Please use the space provided to explain your answers to the questions above. You may also include additional comments for the author, including concerns about dual publication, research ethics, or publication ethics. (Please upload your review as an attachment if it exceeds 20,000 characters)

Reviewer #1: Betzel and colleagues run various forms of cascade models on the adult Drosophila connectome. Using this framework, they demonstrate how the propagation of activity from different sensory modalities spreads across the network, and show how these spreading patterns from different modalities converge and interfere with one another. These spreading patterns are aligned to basic features of the structural connectome, giving insight into how structural properties shape network dynamics.

This is a nicely done paper, I enjoyed reading it. The model is elegant and insightful. I think all my comments can be considered minor, there are just many of them!
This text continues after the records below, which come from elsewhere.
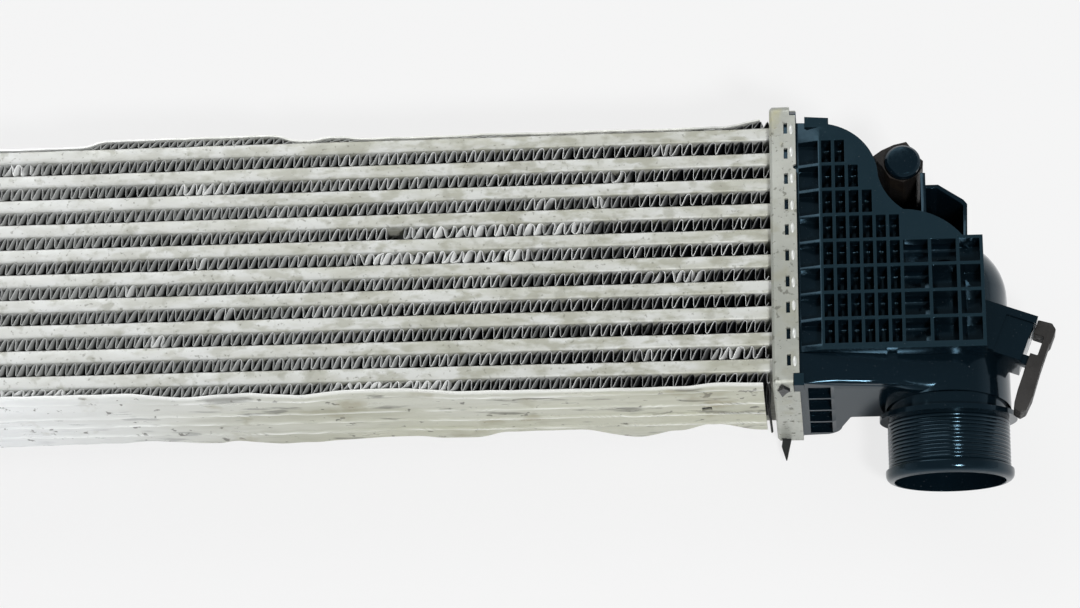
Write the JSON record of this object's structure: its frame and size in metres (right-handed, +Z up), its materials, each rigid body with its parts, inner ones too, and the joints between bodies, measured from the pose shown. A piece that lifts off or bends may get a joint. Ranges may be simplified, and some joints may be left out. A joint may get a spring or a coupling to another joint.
{
  "type": "intercooler",
  "caption": "Flat bar-shaped charge air cooler with corrugated fins between tubes, crimped trays and ribbed plastic end tanks with hose spigots.",
  "frame": {"origin": "under the middle of the whole part, on the surface it lies on", "axes": "+X along the tubes towards the tank with the mounting peg, +Y across the tubes away from the hose spigots, +Z up through the core's depth"},
  "size_m": [0.8792, 0.2002, 0.084],
  "materials": {
    "tube_alloy": "dull, stained",
    "fin_alloy": "bent and dusty",
    "plate_alloy": "scuffed",
    "tray_alloy": "satin",
    "gasket_rubber": "dull",
    "tank_plastic": "moulded, slightly glossy",
    "bush_rubber": "torn",
    "isolator_rubber": "worn grey"
  },
  "bodies": {
    "root": {"tube_01": "tube_alloy", "turbulator_01": "fin_alloy", "tube_02": "tube_alloy", "turbulator_02": "fin_alloy", "tube_03": "tube_alloy", "turbulator_03": "fin_alloy", "tube_04": "tube_alloy", "turbulator_04": "fin_alloy", "tube_05": "tube_alloy", "turbulator_05": "fin_alloy", "tube_06": "tube_alloy", "turbulator_06": "fin_alloy", "tube_07": "tube_alloy", "turbulator_07": "fin_alloy", "tube_08": "tube_alloy", "turbulator_08": "fin_alloy", "tube_09": "tube_alloy", "turbulator_09": "fin_alloy", "tube_10": "tube_alloy", "turbulator_10": "fin_alloy", "air_fin_01": "fin_alloy", "air_fin_02": "fin_alloy", "air_fin_03": "fin_alloy", "air_fin_04": "fin_alloy", "air_fin_05": "fin_alloy", "air_fin_06": "fin_alloy", "air_fin_07": "fin_alloy", "air_fin_08": "fin_alloy", "air_fin_09": "fin_alloy", "air_fin_10": "fin_alloy", "air_fin_11": "fin_alloy", "near_side_plate": "plate_alloy", "far_side_plate": "plate_alloy", "right_header": "tray_alloy", "left_header": "tray_alloy", "right_gasket": "gasket_rubber", "left_gasket": "gasket_rubber", "right_tank": "tank_plastic", "left_tank": "tank_plastic", "peg_bush": "bush_rubber", "lug_isolator": "isolator_rubber"}
  },
  "joints": []
}
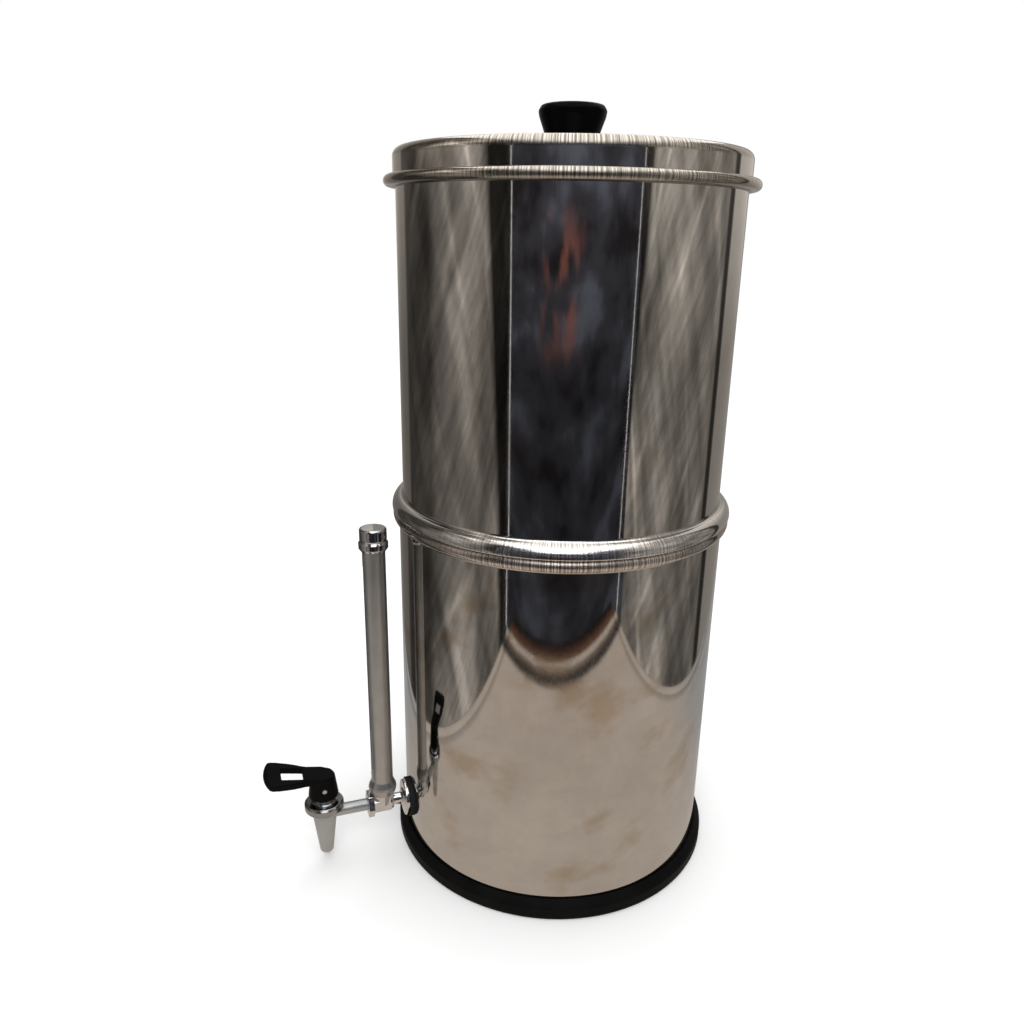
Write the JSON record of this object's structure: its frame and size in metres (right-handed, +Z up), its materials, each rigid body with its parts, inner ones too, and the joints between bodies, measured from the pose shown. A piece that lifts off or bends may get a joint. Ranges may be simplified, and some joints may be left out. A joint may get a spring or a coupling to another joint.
{
  "type": "gravity water filter with tap",
  "caption": "Two stacked steel chambers with a lift-off lid, filters inside, and a lever tap with a sight gauge at the foot.",
  "frame": {"origin": "middle of the base ring's resting face", "axes": "+Z up; the tap and its sight gauge point along -Y; +X is to the right when the tap faces the viewer"},
  "size_m": [0.225, 0.318, 0.4886],
  "materials": {
    "polished_steel": "mirror-polished stainless sheet",
    "satin_steel": "satin",
    "bright_chrome": "bright plating",
    "spring_steel": "drawn wire",
    "black_plastic": "moulded, semi-gloss",
    "base_rubber": "matte",
    "seal_rubber": "matte",
    "silicone": "satin",
    "filter_carbon": "porous",
    "gauge_glass": "clear"
  },
  "bodies": {
    "root": {"base_ring": "base_rubber", "lower_chamber": "polished_steel", "gauge_tee": "bright_chrome", "outer_washer": "seal_rubber", "inner_washer": "seal_rubber", "shank_nut": "bright_chrome", "gauge_guard": "satin_steel", "gauge_glass": "gauge_glass", "gauge_cap": "bright_chrome", "gauge_lower_seal": "silicone", "gauge_upper_seal": "silicone", "jam_nut": "bright_chrome", "faucet_body": "satin_steel", "bonnet": "bright_chrome"},
    "upper": {"upper_chamber": "polished_steel", "filter_elements": "filter_carbon", "filter_bases": "black_plastic", "filter_washers": "seal_rubber", "filter_wing_nuts": "black_plastic", "blanking_plugs": "seal_rubber", "plug_nuts": "black_plastic"},
    "lid": {"lid": "polished_steel", "lid_knob": "black_plastic", "knob_screw": "polished_steel", "knob_washer": "seal_rubber"},
    "valve": {"faucet_stem": "bright_chrome", "seat_cup": "silicone", "stem_spring": "spring_steel", "handle_pin": "spring_steel"},
    "lever": {"lever_handle": "black_plastic"}
  },
  "joints": [
    {"name": "upper_lift", "type": "slide", "parent": "root", "child": "upper", "axis": [0, 0, 1], "range_m": [0, 0.06]},
    {"name": "lid_lift", "type": "slide", "parent": "upper", "child": "lid", "axis": [0, 0, 1], "range_m": [0, 0.04]},
    {"name": "stem_lift", "type": "slide", "parent": "root", "child": "valve", "axis": [0, 0, 1], "range_m": [0, 0.0032], "stiffness_N_per_m": 300, "springref_m": -0.003, "deforming": ["stem_spring"]},
    {"name": "lever_press", "type": "hinge", "parent": "valve", "child": "lever", "pos_m": [0, -0.167, 0.0575], "axis": [1, 0, 0], "range_deg": [0, 30]}
  ],
  "couplings": [
    {"joint": "lever_press", "follows": "stem_lift", "rad_per_m": 163.6}
  ]
}
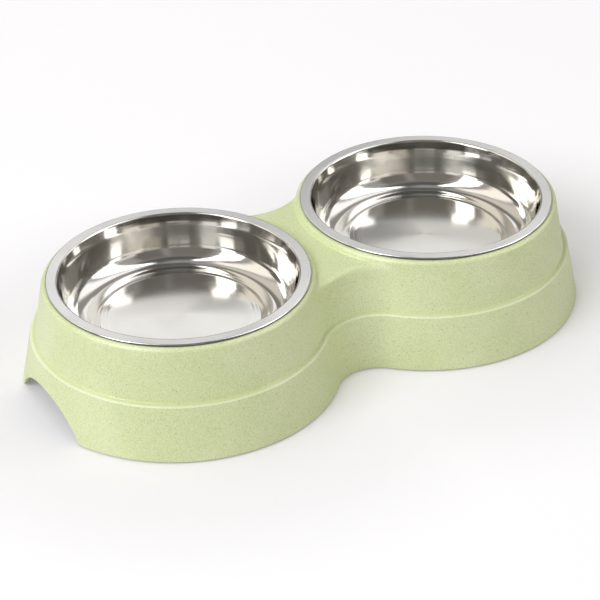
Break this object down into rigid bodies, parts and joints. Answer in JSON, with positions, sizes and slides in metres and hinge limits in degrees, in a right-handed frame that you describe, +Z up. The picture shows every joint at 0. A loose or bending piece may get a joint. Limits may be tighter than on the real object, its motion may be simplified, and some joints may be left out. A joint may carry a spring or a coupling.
{
  "type": "double pet bowl",
  "caption": "Figure-eight moulded stand on rubber feet that holds a pair of lift-out pressed steel bowls for pet food and water, with a finger arch at each end.",
  "frame": {"origin": "on the floor, under the middle of the stand", "axes": "+X along the row of bowls from the food bowl to the water bowl, +Y to the rear, +Z up"},
  "size_m": [0.3042, 0.163, 0.0583],
  "materials": {
    "straw_plastic": "satin pale green with fine straw specks",
    "bowl_steel": "mirror polish inside, satin rim",
    "foot_rubber": "matte grey"
  },
  "bodies": {
    "stand": {"base_shell": "straw_plastic", "foot_left_front": "foot_rubber", "foot_left_rear": "foot_rubber", "foot_middle_front": "foot_rubber", "foot_middle_rear": "foot_rubber", "foot_right_front": "foot_rubber", "foot_right_rear": "foot_rubber"},
    "food_bowl": {"food_bowl": "bowl_steel"},
    "water_bowl": {"water_bowl": "bowl_steel"}
  },
  "joints": [
    {"name": "food_bowl_lift", "type": "slide", "parent": "stand", "child": "food_bowl", "axis": [0, 0, 1], "range_m": [0, 0.06]},
    {"name": "water_bowl_lift", "type": "slide", "parent": "stand", "child": "water_bowl", "axis": [0, 0, 1], "range_m": [0, 0.06]}
  ]
}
1. Why do the visual modalities show such a distinctive, delayed trajectory? It seems interesting. For the optic lobe (is this also compound?), it appears to contain the most neurons. Is this related to their sparsity at all (a cascade has trouble escaping the visual networks) or is there another possible reason? Do the authors have any insight?

2. If you ran the same cascade model on an undirected network, would you expect radically different results? I don’t think you need to redo all the analysis with an undirected case, but a quick comment wouldn’t hurt.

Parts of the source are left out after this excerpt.